Da lama às pimenteiras

Os caranguejos, fartamente encontrados nos manguezais brasileiros, podem auxiliar no combate da mais prejudicial doença que ataca as plantas de pimenta-do-reino da Amazônia ( Piper nigrum ): a fusariose. A tese de doutorado da engenheira agrônoma Ruth Linda Benchimol, defendida na Universidade do Pará (UFPA) em convênio com a Universidade de Guelph (Ontário, Canadá), analisou a ação da quitina — substância que reveste o exoesqueleto dos artrópodes — no controle da doença. Causada pelo fungo Fusarium solani f. sp. piperis , a fusariose provoca o apodrecimento total da raiz e o secamento das plantas.

A idéia da pesquisadora partiu de informações preliminares de que a quitina é eficiente no combate ao fungo que causa a doença. A presença desse material no solo estimula a proliferação de uma microflora de fungos e bactérias que o degrada e consome. Esses microrganismos destroem também a parede celular do Fusarium , composta em parte por quitina, e com isso eliminam o fungo. “Trata-se de um ‘desbalanço’ ecológico no bom sentido, que ajuda a manter a população do patógeno em equilíbrio e evita surtos epidêmicos”, diz Ruth.

Além da quitina, a casca de caranguejo contém outros nutrientes — ferro, zinco, fósforo e, em maior quantidade, o cálcio (45%). Adicionados ao solo, eles favorecem o crescimento da planta de pimenta-do-reino e a tornam mais viçosa, sobretudo na parte aérea, onde estão localizadas as espigas. Além disso, o cálcio, um elemento básico, contribui para a elevação do pH do solo da região, muito ácido.

 

 

Antes de ser espalhada no terreno cultivado com pimenteiras, a casca do caranguejo (esq.) deve ser triturada e moída (fotos: Ruth Benchimol)

O estudo da pesquisadora da Embrapa Amazônia Oriental (Belém-PA) trará vantagens ambientais e econômicas. Usar produtos orgânicos no solo é uma forma natural de combater pragas e doenças e evita o uso de agrotóxicos. Desde sua detecção, no início dos anos 1960, a fusariose já destruiu mais de 10 milhões de pimenteiras: um enorme prejuízo econômico aos pipericultores da região amazônica. Além disso, o caranguejo é capturado às centenas nos manguezais da região, e sua casca vai para o lixo ou é aproveitada na produção de peças artesanais.

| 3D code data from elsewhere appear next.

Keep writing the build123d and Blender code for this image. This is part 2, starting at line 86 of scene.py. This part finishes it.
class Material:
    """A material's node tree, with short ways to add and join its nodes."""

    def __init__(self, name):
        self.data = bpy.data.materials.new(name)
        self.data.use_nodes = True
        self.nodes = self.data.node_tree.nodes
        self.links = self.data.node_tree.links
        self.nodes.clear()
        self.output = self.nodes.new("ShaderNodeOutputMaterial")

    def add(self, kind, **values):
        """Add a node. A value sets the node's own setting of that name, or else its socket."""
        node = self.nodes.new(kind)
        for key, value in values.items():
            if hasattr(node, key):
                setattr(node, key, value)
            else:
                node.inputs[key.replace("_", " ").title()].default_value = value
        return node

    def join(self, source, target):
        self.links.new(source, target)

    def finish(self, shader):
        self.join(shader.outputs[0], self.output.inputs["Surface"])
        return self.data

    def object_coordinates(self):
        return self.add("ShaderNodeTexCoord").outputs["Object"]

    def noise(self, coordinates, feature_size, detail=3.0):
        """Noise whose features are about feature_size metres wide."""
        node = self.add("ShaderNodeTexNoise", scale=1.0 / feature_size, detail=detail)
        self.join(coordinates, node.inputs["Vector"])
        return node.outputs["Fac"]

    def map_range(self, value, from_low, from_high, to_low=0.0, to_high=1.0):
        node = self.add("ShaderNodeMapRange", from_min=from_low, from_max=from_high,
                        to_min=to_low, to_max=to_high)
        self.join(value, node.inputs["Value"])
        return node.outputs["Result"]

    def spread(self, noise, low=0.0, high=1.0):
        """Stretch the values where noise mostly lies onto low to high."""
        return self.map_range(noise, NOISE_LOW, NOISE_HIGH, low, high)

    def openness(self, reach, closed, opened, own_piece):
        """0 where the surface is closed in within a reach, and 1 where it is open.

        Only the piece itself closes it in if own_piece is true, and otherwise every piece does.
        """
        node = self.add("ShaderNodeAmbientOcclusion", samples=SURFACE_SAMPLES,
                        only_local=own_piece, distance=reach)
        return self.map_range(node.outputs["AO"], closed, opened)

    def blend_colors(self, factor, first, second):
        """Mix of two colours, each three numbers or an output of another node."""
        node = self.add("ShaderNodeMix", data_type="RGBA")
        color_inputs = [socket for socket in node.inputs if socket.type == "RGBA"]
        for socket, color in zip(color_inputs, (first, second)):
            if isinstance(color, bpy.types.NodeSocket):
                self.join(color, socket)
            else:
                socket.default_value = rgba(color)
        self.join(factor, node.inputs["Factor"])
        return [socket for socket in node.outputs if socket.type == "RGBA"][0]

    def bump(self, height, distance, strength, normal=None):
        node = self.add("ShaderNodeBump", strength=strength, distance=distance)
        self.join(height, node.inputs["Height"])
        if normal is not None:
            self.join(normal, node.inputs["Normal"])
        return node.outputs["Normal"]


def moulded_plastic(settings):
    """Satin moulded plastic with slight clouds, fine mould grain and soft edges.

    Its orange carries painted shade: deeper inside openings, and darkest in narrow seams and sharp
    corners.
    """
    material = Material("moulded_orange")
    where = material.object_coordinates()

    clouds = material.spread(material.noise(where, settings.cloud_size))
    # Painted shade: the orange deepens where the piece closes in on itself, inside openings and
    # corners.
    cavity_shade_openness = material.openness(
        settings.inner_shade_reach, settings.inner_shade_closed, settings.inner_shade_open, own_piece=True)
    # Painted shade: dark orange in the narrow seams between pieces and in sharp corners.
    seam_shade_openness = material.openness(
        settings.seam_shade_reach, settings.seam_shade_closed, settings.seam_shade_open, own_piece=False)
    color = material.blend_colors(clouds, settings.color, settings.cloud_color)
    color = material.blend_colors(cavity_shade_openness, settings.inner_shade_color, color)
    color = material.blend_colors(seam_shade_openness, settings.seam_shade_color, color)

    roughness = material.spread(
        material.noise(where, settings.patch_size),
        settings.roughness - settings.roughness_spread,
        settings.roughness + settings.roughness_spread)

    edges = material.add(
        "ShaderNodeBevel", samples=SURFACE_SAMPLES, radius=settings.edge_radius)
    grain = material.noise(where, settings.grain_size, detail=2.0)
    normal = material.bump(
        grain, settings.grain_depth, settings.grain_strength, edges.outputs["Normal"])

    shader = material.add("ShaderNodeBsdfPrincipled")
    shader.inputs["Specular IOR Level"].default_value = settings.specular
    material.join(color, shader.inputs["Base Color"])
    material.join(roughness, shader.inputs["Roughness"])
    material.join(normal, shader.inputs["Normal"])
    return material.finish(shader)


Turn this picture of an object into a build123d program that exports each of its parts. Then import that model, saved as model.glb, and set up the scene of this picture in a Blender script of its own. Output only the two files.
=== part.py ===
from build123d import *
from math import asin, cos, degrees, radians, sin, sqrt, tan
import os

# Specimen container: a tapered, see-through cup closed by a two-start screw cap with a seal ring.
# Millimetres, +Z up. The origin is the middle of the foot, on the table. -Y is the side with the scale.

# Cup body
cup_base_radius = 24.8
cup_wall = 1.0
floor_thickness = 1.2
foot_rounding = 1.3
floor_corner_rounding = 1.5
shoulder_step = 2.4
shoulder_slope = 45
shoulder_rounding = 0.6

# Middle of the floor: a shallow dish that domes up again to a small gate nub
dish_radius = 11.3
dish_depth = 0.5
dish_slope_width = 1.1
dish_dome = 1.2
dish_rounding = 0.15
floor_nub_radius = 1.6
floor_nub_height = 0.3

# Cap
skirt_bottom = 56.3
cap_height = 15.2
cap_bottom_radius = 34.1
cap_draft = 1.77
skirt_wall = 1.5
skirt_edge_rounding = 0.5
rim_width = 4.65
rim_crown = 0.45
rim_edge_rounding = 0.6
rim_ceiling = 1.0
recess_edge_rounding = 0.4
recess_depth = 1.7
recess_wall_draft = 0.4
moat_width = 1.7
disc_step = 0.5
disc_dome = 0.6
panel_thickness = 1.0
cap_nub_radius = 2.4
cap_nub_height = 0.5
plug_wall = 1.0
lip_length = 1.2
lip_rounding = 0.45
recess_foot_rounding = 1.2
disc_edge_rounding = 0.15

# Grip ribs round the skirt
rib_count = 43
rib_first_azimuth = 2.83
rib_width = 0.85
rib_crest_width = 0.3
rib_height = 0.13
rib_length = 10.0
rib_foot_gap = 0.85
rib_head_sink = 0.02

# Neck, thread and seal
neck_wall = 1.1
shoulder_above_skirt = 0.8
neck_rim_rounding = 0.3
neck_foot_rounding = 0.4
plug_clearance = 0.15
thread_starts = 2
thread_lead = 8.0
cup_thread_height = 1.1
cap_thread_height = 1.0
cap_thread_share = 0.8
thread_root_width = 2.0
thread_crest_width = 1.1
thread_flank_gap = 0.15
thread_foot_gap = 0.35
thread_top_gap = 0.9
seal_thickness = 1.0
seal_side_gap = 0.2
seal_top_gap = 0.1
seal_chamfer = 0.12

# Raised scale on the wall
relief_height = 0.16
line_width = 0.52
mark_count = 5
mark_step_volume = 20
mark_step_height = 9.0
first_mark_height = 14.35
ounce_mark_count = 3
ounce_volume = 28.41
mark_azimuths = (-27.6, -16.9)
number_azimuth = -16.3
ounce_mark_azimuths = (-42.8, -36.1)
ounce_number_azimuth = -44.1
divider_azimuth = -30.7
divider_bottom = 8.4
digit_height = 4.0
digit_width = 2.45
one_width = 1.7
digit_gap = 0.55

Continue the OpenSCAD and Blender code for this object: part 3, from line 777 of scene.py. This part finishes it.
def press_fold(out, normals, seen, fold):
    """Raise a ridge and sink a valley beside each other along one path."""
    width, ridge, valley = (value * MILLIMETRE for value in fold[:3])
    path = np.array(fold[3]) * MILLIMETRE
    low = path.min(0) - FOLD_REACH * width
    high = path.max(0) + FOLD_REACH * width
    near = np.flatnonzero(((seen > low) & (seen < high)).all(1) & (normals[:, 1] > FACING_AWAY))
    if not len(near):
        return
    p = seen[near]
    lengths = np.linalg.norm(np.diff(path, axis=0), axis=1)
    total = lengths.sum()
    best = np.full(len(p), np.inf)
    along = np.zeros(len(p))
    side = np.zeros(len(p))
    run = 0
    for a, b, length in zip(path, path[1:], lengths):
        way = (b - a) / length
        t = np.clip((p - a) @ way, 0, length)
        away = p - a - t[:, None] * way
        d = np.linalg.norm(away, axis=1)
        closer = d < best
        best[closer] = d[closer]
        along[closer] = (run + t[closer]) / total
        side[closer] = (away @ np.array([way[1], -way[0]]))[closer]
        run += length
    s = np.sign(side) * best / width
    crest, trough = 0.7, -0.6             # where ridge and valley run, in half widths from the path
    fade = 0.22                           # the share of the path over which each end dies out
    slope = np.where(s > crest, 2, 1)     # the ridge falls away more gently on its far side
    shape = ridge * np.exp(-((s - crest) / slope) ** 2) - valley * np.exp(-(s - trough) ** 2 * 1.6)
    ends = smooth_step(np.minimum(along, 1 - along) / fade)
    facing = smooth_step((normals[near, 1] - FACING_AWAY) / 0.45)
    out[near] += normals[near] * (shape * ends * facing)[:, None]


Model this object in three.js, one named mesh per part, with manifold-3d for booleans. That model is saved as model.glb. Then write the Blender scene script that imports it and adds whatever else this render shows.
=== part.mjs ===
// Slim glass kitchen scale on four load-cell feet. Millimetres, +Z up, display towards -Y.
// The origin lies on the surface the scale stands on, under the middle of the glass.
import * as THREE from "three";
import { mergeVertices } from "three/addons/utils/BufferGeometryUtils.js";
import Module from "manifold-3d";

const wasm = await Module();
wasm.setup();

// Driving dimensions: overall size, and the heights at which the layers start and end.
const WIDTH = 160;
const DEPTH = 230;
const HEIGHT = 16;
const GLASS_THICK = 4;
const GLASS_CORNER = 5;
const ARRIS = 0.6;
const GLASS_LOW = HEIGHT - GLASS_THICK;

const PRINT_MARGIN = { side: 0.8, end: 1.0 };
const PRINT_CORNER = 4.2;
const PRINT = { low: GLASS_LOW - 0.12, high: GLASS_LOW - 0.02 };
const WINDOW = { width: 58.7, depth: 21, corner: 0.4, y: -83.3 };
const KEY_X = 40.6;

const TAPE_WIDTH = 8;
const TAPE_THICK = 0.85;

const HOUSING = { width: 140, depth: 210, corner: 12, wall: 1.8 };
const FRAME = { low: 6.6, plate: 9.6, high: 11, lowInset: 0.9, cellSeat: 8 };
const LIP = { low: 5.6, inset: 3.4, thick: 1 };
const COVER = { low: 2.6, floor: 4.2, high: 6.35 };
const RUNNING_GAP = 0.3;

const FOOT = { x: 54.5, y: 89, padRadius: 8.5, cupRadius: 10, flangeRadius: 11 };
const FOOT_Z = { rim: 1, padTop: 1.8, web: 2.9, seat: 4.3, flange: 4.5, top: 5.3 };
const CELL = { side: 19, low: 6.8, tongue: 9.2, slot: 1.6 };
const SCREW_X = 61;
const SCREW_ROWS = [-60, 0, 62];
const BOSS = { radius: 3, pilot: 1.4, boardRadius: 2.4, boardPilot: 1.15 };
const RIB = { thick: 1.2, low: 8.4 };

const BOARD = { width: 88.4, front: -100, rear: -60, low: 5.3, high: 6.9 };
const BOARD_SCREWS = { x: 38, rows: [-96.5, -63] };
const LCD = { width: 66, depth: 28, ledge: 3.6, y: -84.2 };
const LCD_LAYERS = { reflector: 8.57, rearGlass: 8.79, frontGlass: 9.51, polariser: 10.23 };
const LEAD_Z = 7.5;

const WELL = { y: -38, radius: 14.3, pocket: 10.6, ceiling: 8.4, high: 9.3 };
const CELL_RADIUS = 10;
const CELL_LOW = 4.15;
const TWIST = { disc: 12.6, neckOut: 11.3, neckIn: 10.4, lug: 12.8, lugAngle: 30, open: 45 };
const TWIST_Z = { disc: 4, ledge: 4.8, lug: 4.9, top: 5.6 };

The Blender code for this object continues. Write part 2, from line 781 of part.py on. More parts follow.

Com o mesmo objetivo de combater a fusariose, Ruth analisou a ação de resíduos da extração do óleo essencial da pimenta-de-macaco ( Piper aduncum ), uma pimenteira nativa da Amazônia, e também de suas folhas secas e trituradas — sem a extração do óleo. Essa planta é conhecida pela medicina popular como remédio para males intestinais e ginecológicos e no combate à esquistossomose. “Ao contrário da quitina, a P. aduncum inibe o crescimento do Fusarium e tem ação fungicida e antibiótica direta sobre o fitopatógeno”, explica a pesquisadora.

Até o momento só foram realizados testes de laboratório e em condições controladas, em casa telada. A expectativa de Ruth é de que testes de campo em escala experimental em áreas de pesquisa e de produtores sejam realizados a partir de 2004. “A longo prazo, esperamos disponibilizar ao produtor essa tecnologia, para reduzir custos e minimizar danos ambientais.”